Susan Philipsz: Here Comes Everybody: Tanya Bonakdar Gallery, New York

March 22 - April 18, 2008
Installation Views
Press release

Tanya Bonakdar Gallery is very pleased to present Here Comes Everybody, Susan Philipsz’s first exhibition with the gallery and the artist’s first solo presentation in New York. Interested in both the psychological and sculptural potential of sound, Philipsz uses recordings, predominantly of her own voice, to create immersive environments that heighten the visitor’s engagement with their surroundings while inspiring thoughtful introspection. Dealing with universal themes such as presence and absence, nostalgia and hope, love, longing, and the cyclical nature of time, the songs Philipsz chooses respond to the space in which they are installed, and range from Irish folk tunes to David Bowie’s Ziggy Stardust. Philipsz’s renditions are arrestingly earnest, and while each is idiosyncratic they are all immediately recognizable, triggering personal reactions while also connecting the individual to the collective popular repertory.
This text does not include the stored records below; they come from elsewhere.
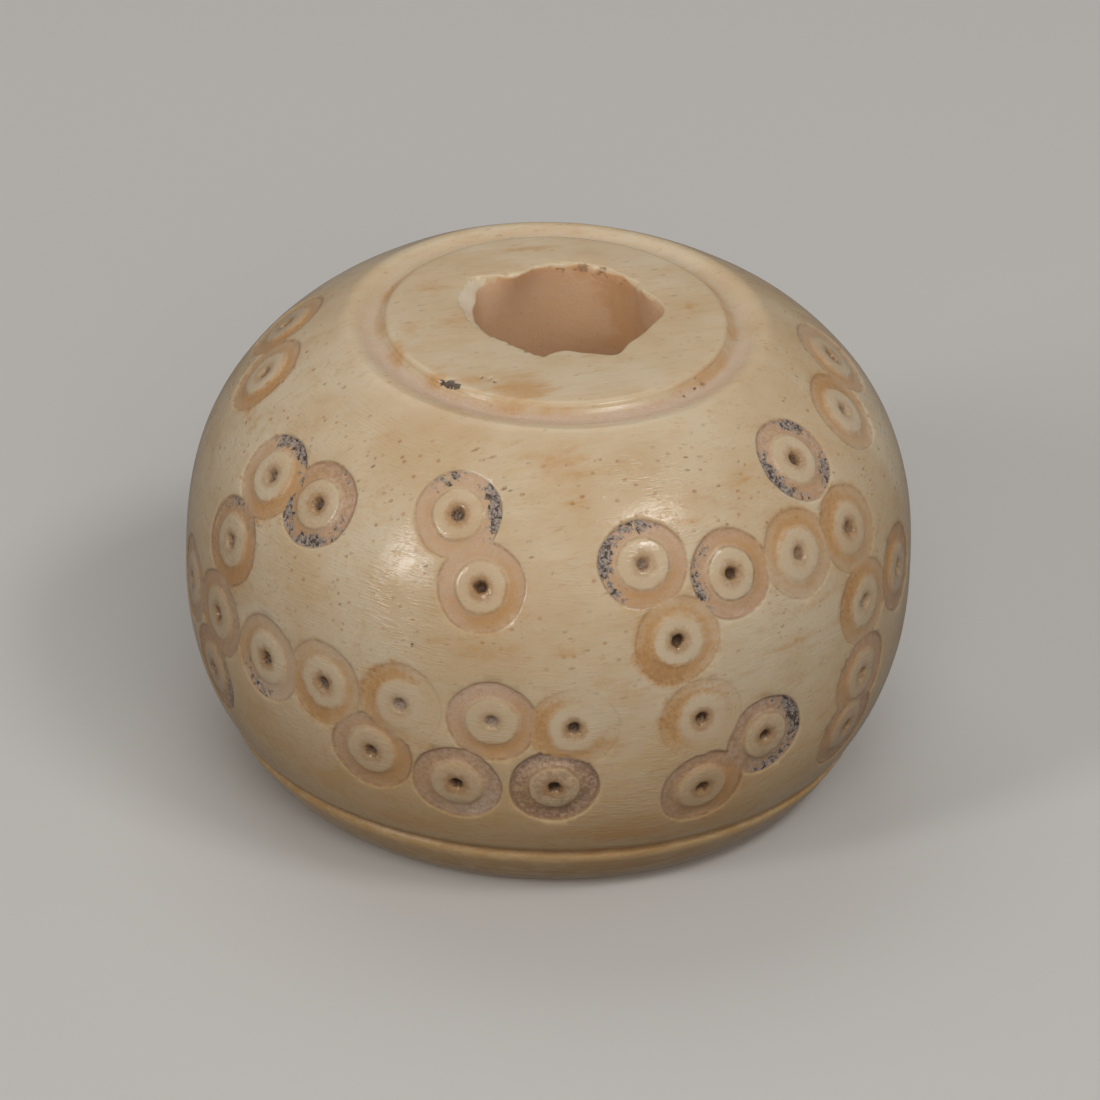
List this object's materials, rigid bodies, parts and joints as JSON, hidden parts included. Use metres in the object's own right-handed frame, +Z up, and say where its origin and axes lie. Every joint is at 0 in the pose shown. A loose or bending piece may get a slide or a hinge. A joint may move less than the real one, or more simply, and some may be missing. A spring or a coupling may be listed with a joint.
{
  "type": "spindle whorl",
  "caption": "Turned bone spindle whorl: a flattened globe with a flat base, a raised disc on top, a central bore for the spindle and carved ring-and-dot ornament round its side.",
  "frame": {"origin": "centre of the flat base's underside", "axes": "+Z up along the turning axis, -Y towards the side that the picture shows in front, +X to its right"},
  "size_m": [0.026, 0.026, 0.0176],
  "materials": {
    "bone": "satin"
  },
  "bodies": {
    "root": {"whorl": "bone"}
  },
  "joints": []
}
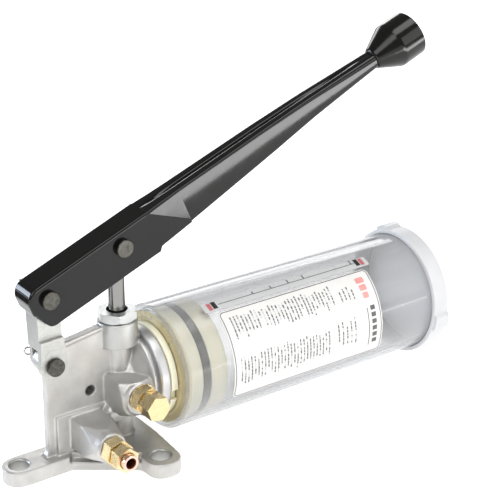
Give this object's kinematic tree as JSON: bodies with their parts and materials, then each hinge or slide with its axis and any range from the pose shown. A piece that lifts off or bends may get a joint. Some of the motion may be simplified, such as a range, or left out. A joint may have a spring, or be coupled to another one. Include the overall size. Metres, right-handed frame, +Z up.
{
  "type": "hand lever grease pump",
  "caption": "Hand-lever lubrication pump: cast body on a three-lobed foot, clear horizontal reservoir with follower piston, black lever on a link, brass outlet and bleed screw.",
  "frame": {"origin": "underside of the foot plate, on the plunger's axis", "axes": "+X along the reservoir towards its end cap, -Y the side with the outlet and the bleed screw, +Z up along the plunger"},
  "size_m": [0.2743, 0.0952, 0.2119],
  "materials": {
    "cast_aluminium": "sand-cast, shot-blasted, machined faces bright",
    "zinc_plate": "zinc plated, satin",
    "polished_steel": "ground and polished",
    "bright_steel": "bright drawn",
    "brass": "machined, bright",
    "copper": "copper-coloured, machined",
    "black_paint": "gloss black paint on pressed steel",
    "black_plastic": "gloss moulded",
    "black_oxide": "black oxide, satin",
    "machined_aluminium": "die-cast and machined, satin",
    "clear_plastic": "clear, glossy",
    "cap_plastic": "grey translucent, moulded",
    "cream_plastic": "cream nylon, moulded",
    "label_film": "white printed film",
    "scale_film": "printed film",
    "rubber": "moulded nitrile"
  },
  "bodies": {
    "root": {"pump_casting": "cast_aluminium", "gland_nut": "zinc_plate", "rod_packing": "rubber", "valve_seat": "brass", "valve_spring": "bright_steel", "outlet_adapter": "brass", "outlet_union_nut": "brass", "outlet_sleeve": "copper", "bleed_washer": "copper", "bleed_adapter": "brass", "neck_gasket": "rubber"},
    "plunger": {"plunger_rod": "polished_steel", "rod_eye": "bright_steel"},
    "lever": {"lever_arm": "black_paint", "handle_knob": "black_plastic", "link_pin": "black_oxide", "link_split_pin": "bright_steel", "rod_pin": "black_oxide", "rod_split_pin": "bright_steel"},
    "link": {"link": "machined_aluminium", "ear_pin": "black_oxide", "ear_washer": "bright_steel", "ear_split_pin": "bright_steel"},
    "reservoir": {"reservoir_collar": "cream_plastic", "reservoir_tube": "clear_plastic", "end_cap": "cap_plastic", "label": "label_film", "level_scale": "scale_film"},
    "piston": {"follower_piston": "cream_plastic", "piston_seal": "rubber"},
    "bleed_screw": {"bleed_screw": "brass"},
    "valve_ball": {"valve_ball": "bright_steel"}
  },
  "joints": [
    {"name": "plunger_slide", "type": "slide", "parent": "root", "child": "plunger", "axis": [0, 0, 1], "range_m": [-0.017, 0]},
    {"name": "lever_swing", "type": "hinge", "parent": "plunger", "child": "lever", "pos_m": [0, 0, 0.1189], "axis": [0, -1, 0], "range_deg": [-20, 0]},
    {"name": "link_swing", "type": "hinge", "parent": "root", "child": "link", "pos_m": [-0.0428, 0, 0.0632], "axis": [0, -1, 0], "range_deg": [0, 6]},
    {"name": "reservoir_twist", "type": "hinge", "parent": "root", "child": "reservoir", "pos_m": [0.0209, 0, 0.0405], "axis": [1, 0, 0], "range_deg": [0, 360]},
    {"name": "piston_slide", "type": "slide", "parent": "reservoir", "child": "piston", "axis": [1, 0, 0], "range_m": [0, 0.15]},
    {"name": "bleed_screw_turn", "type": "hinge", "parent": "root", "child": "bleed_screw", "pos_m": [0, -0.0302, 0.0386], "axis": [0, -1, 0], "range_deg": [0, 360]},
    {"name": "valve_ball_lift", "type": "slide", "parent": "root", "child": "valve_ball", "axis": [0, 0, -1], "range_m": [0, 0.0015], "stiffness_N_per_m": 300, "springref_m": -0.002, "deforming": ["valve_spring"]}
  ],
  "couplings": [
    {"joint": "plunger_slide", "follows": "lever_swing", "m_per_rad": 0.04704},
    {"joint": "link_swing", "follows": "lever_swing", "ratio": -0.29}
  ]
}
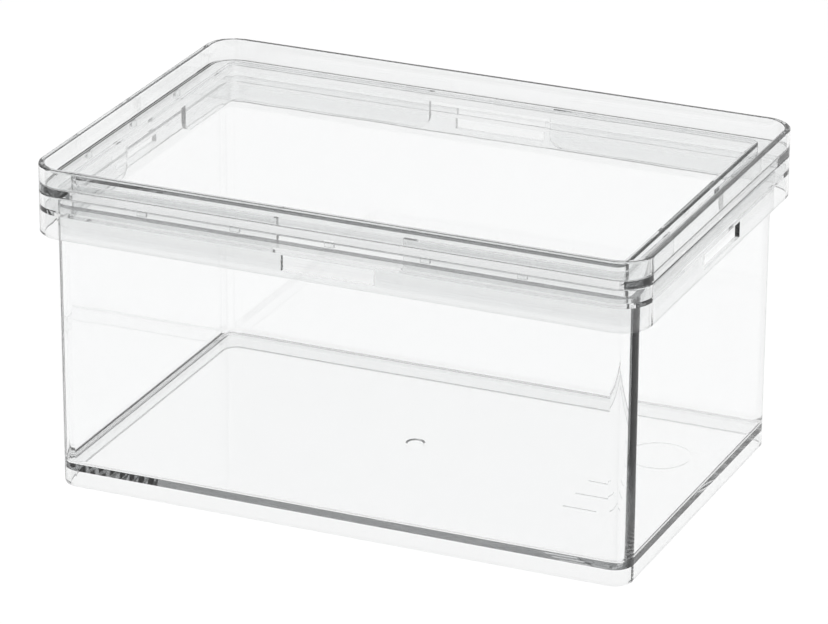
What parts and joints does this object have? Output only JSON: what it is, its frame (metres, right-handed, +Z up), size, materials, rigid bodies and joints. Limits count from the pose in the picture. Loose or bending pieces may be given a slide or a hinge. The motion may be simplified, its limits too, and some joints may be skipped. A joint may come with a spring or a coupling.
{
  "type": "stackable storage bin",
  "caption": "Clear rigid plastic storage bin, rectangular, with a skirted rim, a hollow foot and a lift-off lid whose sunken shelf seats the foot of the next bin.",
  "frame": {"origin": "on the surface the bin stands on, under the middle of its outline", "axes": "+X along the length, +Y across the width towards the back, +Z up"},
  "size_m": [0.29, 0.1956, 0.1546],
  "materials": {
    "bin_clear_plastic": "polished, water-clear polystyrene",
    "lid_clear_plastic": "polished, water-clear polystyrene"
  },
  "bodies": {
    "bin": {"storage_bin": "bin_clear_plastic"},
    "lid": {"lid": "lid_clear_plastic"}
  },
  "joints": [
    {"name": "lid_lift", "type": "slide", "parent": "bin", "child": "lid", "axis": [0, 0, 1], "range_m": [0, 0.12]}
  ]
}
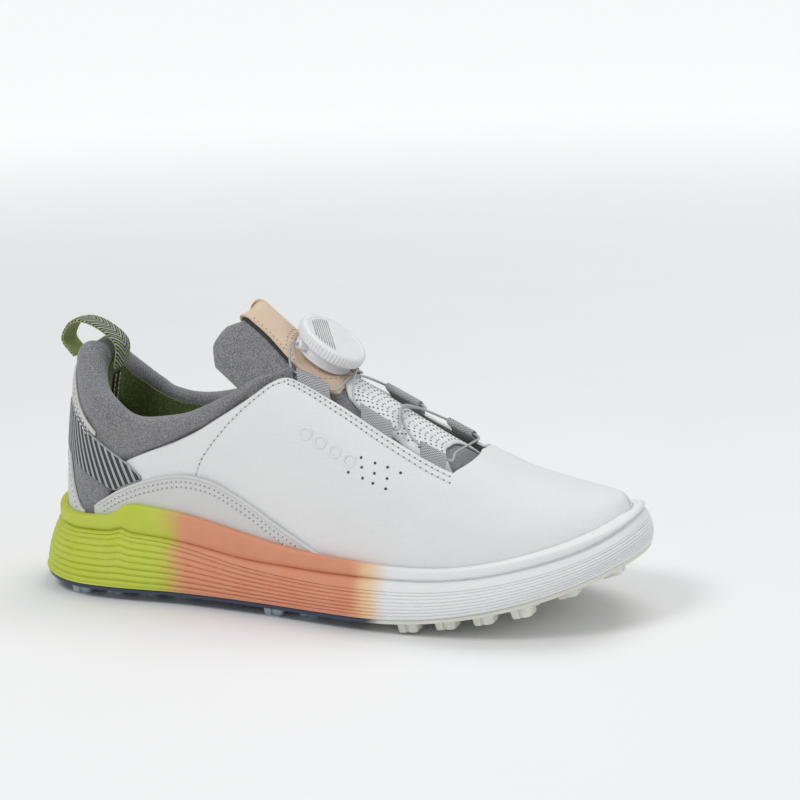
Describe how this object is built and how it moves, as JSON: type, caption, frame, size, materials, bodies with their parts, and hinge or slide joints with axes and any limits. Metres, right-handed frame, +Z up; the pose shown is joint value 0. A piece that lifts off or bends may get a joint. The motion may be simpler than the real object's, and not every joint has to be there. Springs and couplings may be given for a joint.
{
  "type": "golf shoe",
  "caption": "Low-cut spikeless golf shoe for the right foot with a lugged sole, foam cup midsole, padded knit collar and tongue, and a dial that winds one lace.",
  "frame": {"origin": "on the ground under the middle of the shoe's box", "axes": "+X towards the toe, +Z up, the lateral side of this right shoe faces -Y"},
  "size_m": [0.2756, 0.0998, 0.127],
  "materials": {
    "outsole_rubber": "matte, translucent ivory at the forefoot",
    "midsole_foam": "smooth moulded foam, lime at the heel, coral in the middle, white at the toe",
    "shank_plastic": "matte",
    "fibre_board": "pressed fibre",
    "footbed_textile": "brushed textile over foam",
    "white_leather": "soft grained",
    "grey_leather": "soft grained",
    "tan_leather": "vegetable-tanned, smooth",
    "heather_knit": "heather jersey",
    "green_lining": "heather mesh",
    "stiffener_sheet": "matte",
    "striped_elastic": "black elastic with silver stripes",
    "striped_webbing": "black webbing with grey and lime stripes",
    "seam_tape": "woven",
    "guide_webbing": "grey and white herringbone",
    "lace_cord": "braided",
    "white_nylon": "satin",
    "dark_nylon": "satin",
    "screw_steel": "bright"
  },
  "bodies": {
    "shoe": {"outsole": "outsole_rubber", "midsole": "midsole_foam", "shank": "shank_plastic", "lasting_board": "fibre_board", "insole": "footbed_textile", "vamp": "white_leather", "foxing_lateral": "grey_leather", "foxing_medial": "grey_leather", "heel_counter": "grey_leather", "heel_strap": "striped_elastic", "heel_tab": "grey_leather", "toe_puff": "stiffener_sheet", "heel_stiffener": "stiffener_sheet", "bootie_lining": "green_lining", "collar": "heather_knit", "tongue": "heather_knit", "tongue_overlay": "white_leather", "lace_guide_lateral_1": "guide_webbing", "lace_guide_lateral_2": "guide_webbing", "lace_guide_lateral_3": "guide_webbing", "lace_guide_medial_1": "guide_webbing", "lace_guide_medial_2": "guide_webbing", "lace_guide_medial_3": "guide_webbing", "lace": "lace_cord", "heel_seam_tape": "seam_tape"},
    "tongue_top": {"tongue_patch": "tan_leather", "dial_base": "white_nylon", "dial_screw": "screw_steel"},
    "dial_drive": {"drive_disc": "dark_nylon"},
    "knob": {"dial_knob": "white_nylon"},
    "lace_spool": {"spool": "dark_nylon"},
    "heel_loop": {"pull_loop": "striped_webbing"}
  },
  "joints": [
    {"name": "tongue_fold", "type": "hinge", "parent": "shoe", "child": "tongue_top", "pos_m": [0.0176, 0, 0.088], "axis": [0, 1, 0], "range_deg": [0, 12], "stiffness_Nm_per_rad": 0.05, "deforming": ["tongue", "lace"]},
    {"name": "dial_turn", "type": "hinge", "parent": "tongue_top", "child": "dial_drive", "pos_m": [-0.00337, 0.00059, 0.10415], "axis": [0.5954, 0, 0.8034], "continuous": true},
    {"name": "spool_turn", "type": "hinge", "parent": "tongue_top", "child": "lace_spool", "pos_m": [-0.00337, 0.00059, 0.10415], "axis": [0.5954, 0, 0.8034], "continuous": true},
    {"name": "knob_pop", "type": "slide", "parent": "dial_drive", "child": "knob", "axis": [0.5954, 0, 0.8034], "range_m": [0, 0.002]},
    {"name": "loop_flex", "type": "hinge", "parent": "shoe", "child": "heel_loop", "pos_m": [-0.112, 0, 0.099], "axis": [0, 1, 0], "range_deg": [-10, 10], "stiffness_Nm_per_rad": 0.02}
  ],
  "couplings": [
    {"joint": "spool_turn", "follows": "dial_turn", "ratio": 1}
  ]
}
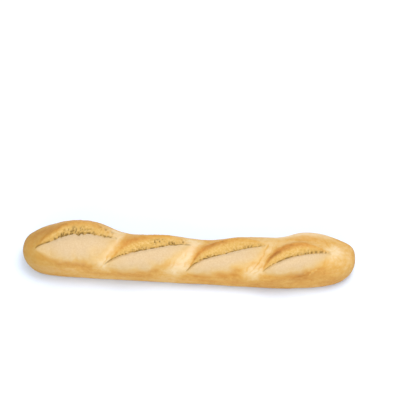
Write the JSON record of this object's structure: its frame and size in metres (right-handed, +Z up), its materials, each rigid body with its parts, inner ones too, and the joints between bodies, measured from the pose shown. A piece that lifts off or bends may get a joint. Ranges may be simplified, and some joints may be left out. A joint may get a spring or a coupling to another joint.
{
  "type": "baguette",
  "caption": "Short white baguette with rounded ends and a diagonally slashed, puffed top whose cuts have torn open into raised ears; it rests on its flat baked underside.",
  "frame": {"origin": "middle of the loaf's length and width, on the flat underside it was baked on", "axes": "+X along the loaf, from the left end to the right end seen from the front; +Y to the back, the side the slashes' ears fold towards; +Z up"},
  "size_m": [0.3, 0.0546, 0.0445],
  "materials": {
    "crust": "matte"
  },
  "bodies": {
    "root": {"baguette": "crust"}
  },
  "joints": []
}
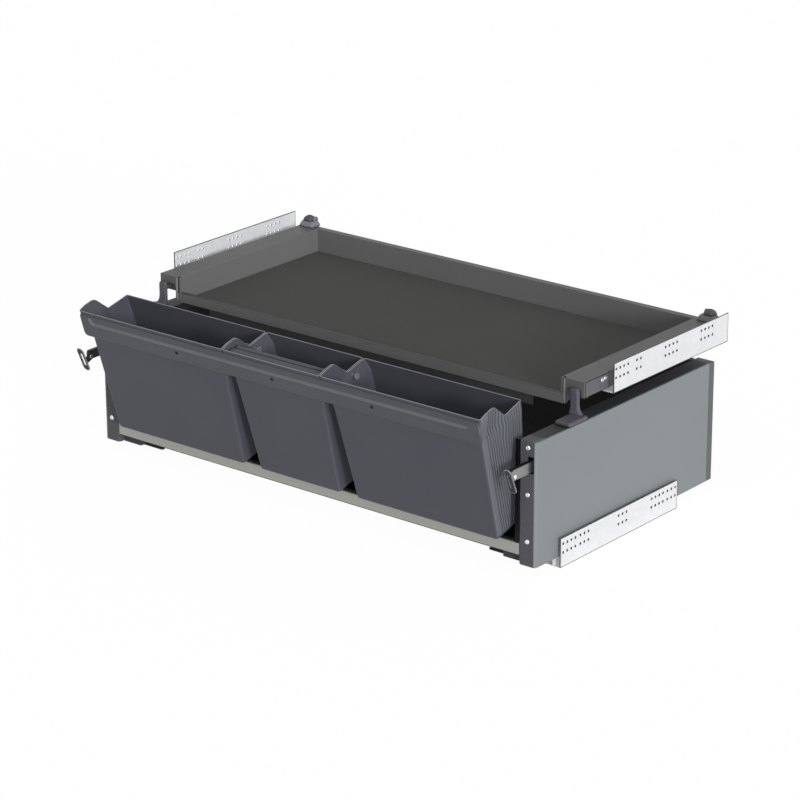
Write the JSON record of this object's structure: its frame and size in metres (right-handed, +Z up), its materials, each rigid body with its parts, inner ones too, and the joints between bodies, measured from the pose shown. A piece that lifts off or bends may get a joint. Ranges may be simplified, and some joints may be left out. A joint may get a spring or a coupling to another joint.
{
  "type": "pull-out pot basket",
  "caption": "Pull-out pot basket for a kitchen base cabinet: a deep drawer and a shallow tray on concealed slides, with leaning lift-out boxes along the drawer's front.",
  "frame": {"origin": "centre of the bounding box in X and Y, at the underside of the lower slides' flanges, which is the cabinet's floor", "axes": "+X to the right along the drawer's front, +Y from the front to the back of the cabinet, +Z up; the drawer pulls out along -Y"},
  "size_m": [0.864, 0.5702, 0.282],
  "materials": {
    "zinc_steel": "bright zinc plate",
    "strap_steel": "bright nickel plate",
    "black_steel": "satin black powder coat",
    "grey_panel": "satin grey coat",
    "tray_steel": "matt dark grey powder coat",
    "champagne": "anodised champagne",
    "box_plastic": "fine matt grain",
    "dark_plastic": "matt",
    "grey_plastic": "satin",
    "mat_rubber": "matt non-slip mat",
    "nylon": "nylon"
  },
  "bodies": {
    "cabinet_rails": {"lower_cabinet_rail_left": "zinc_steel", "lower_cabinet_rail_right": "zinc_steel", "upper_cabinet_rail_left": "zinc_steel", "upper_cabinet_rail_right": "zinc_steel"},
    "lower_middle_rails": {"lower_middle_rail_left": "zinc_steel", "lower_middle_rail_right": "zinc_steel", "lower_glides": "nylon"},
    "upper_middle_rails": {"upper_middle_rail_left": "zinc_steel", "upper_middle_rail_right": "zinc_steel", "upper_glides": "nylon"},
    "drawer": {"lower_carrying_rail_left": "zinc_steel", "lower_carrying_rail_right": "zinc_steel", "outer_panel_left": "grey_panel", "outer_panel_right": "grey_panel", "side_frame_left": "black_steel", "side_frame_right": "black_steel", "rear_cap_left": "dark_plastic", "rear_cap_right": "dark_plastic", "front_post_left": "dark_plastic", "front_post_right": "dark_plastic", "inner_trim_left": "dark_plastic", "inner_trim_right": "dark_plastic", "post_screws": "zinc_steel", "drawer_floor": "black_steel", "drawer_back": "black_steel", "front_rail": "champagne", "box_cradle": "black_steel", "coupling_post_left": "grey_plastic", "coupling_post_right": "grey_plastic", "front_clip_left": "dark_plastic", "front_clip_right": "dark_plastic"},
    "tray": {"upper_carrying_rail_left": "zinc_steel", "upper_carrying_rail_right": "zinc_steel", "tray_floor": "tray_steel", "tray_mat": "mat_rubber", "tray_lip": "tray_steel", "tray_back": "tray_steel", "tray_side_left": "tray_steel", "tray_side_right": "tray_steel", "corner_bracket_left": "dark_plastic", "corner_bracket_right": "dark_plastic", "bracket_screws": "zinc_steel", "rear_clip_left": "dark_plastic", "rear_clip_right": "dark_plastic", "catch_rollers": "dark_plastic"},
    "box_row": {"box_left": "box_plastic", "box_middle": "box_plastic", "box_right": "box_plastic", "front_band": "box_plastic", "band_screws": "box_plastic", "joining_pegs": "box_plastic"},
    "left_strap": {"door_strap_left": "strap_steel", "door_rivet_left": "zinc_steel"},
    "left_plate": {"door_plate_left": "black_steel"},
    "left_lever": {"clip_lever_left": "dark_plastic"},
    "right_strap": {"door_strap_right": "strap_steel", "door_rivet_right": "zinc_steel"},
    "right_plate": {"door_plate_right": "black_steel"},
    "right_lever": {"clip_lever_right": "dark_plastic"}
  },
  "joints": [
    {"name": "drawer_slide", "type": "slide", "parent": "cabinet_rails", "child": "drawer", "axis": [0, -1, 0], "range_m": [0, 0.29]},
    {"name": "lower_middle_slide", "type": "slide", "parent": "cabinet_rails", "child": "lower_middle_rails", "axis": [0, -1, 0], "range_m": [0, 0.145]},
    {"name": "tray_slide", "type": "slide", "parent": "cabinet_rails", "child": "tray", "axis": [0, -1, 0], "range_m": [0, 0.29]},
    {"name": "upper_middle_slide", "type": "slide", "parent": "cabinet_rails", "child": "upper_middle_rails", "axis": [0, -1, 0], "range_m": [0, 0.145]},
    {"name": "box_row_lift", "type": "slide", "parent": "drawer", "child": "box_row", "axis": [0, -0.274, 0.9617], "range_m": [0, 0.12]},
    {"name": "left_strap_slide", "type": "slide", "parent": "drawer", "child": "left_strap", "axis": [0, -1, 0], "range_m": [0, 0.04]},
    {"name": "left_plate_tilt", "type": "hinge", "parent": "left_strap", "child": "left_plate", "pos_m": [-0.4147, -0.23795, 0.1645], "axis": [-1, 0, 0], "range_deg": [-10, 30]},
    {"name": "left_lever_swing", "type": "hinge", "parent": "drawer", "child": "left_lever", "pos_m": [-0.377, -0.17395, 0.013], "axis": [0, 0, -1], "range_deg": [0, 12], "stiffness_Nm_per_rad": 0.02},
    {"name": "right_strap_slide", "type": "slide", "parent": "drawer", "child": "right_strap", "axis": [0, -1, 0], "range_m": [0, 0.04]},
    {"name": "right_plate_tilt", "type": "hinge", "parent": "right_strap", "child": "right_plate", "pos_m": [0.4147, -0.23795, 0.1645], "axis": [-1, 0, 0], "range_deg": [-10, 30]},
    {"name": "right_lever_swing", "type": "hinge", "parent": "drawer", "child": "right_lever", "pos_m": [0.377, -0.17395, 0.013], "axis": [0, 0, 1], "range_deg": [0, 12], "stiffness_Nm_per_rad": 0.02}
  ],
  "couplings": [
    {"joint": "lower_middle_slide", "follows": "drawer_slide", "ratio": 0.5},
    {"joint": "tray_slide", "follows": "drawer_slide", "ratio": 1},
    {"joint": "upper_middle_slide", "follows": "drawer_slide", "ratio": 0.5}
  ]
}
This dynamic between interiority and exteriority, the personal and the universal, is particularly important for the artist—indeed, it is the point of departure for Here Comes Everybody which Philipsz describes as follows: 

 

“When I first came across the line ‘here comes everybody’ in James Joyce’s novel, Finnegan’s Wake, it made me think of both a great ocean of people with a common aim that generated feelings of togetherness, solidarity and strength and also the opposite, as if one was waiting in trepidation for ‘everybody’ to descend upon you. I can identify with both these feelings. My exhibition Here Comes Everybody is about the need to retreat from, and the need to participate in the world.”

 

Created with the unique architecture of the Tanya Bonakdar Gallery in mind, Here Comes Everybody utilizes both gallery spaces, one bright and open, with lots of natural light, and the other more intimate and dark. For the darker more secluded space Phillipsz recorded herself singing ‘Trees and Flowers’ (by the Glasgow punk duo Strawberry Switchblade)—a song about a fear of the outdoors and wanting to be alone. Phillipsz sings a cappella in a way that suggests solitude—as if she is singing to herself.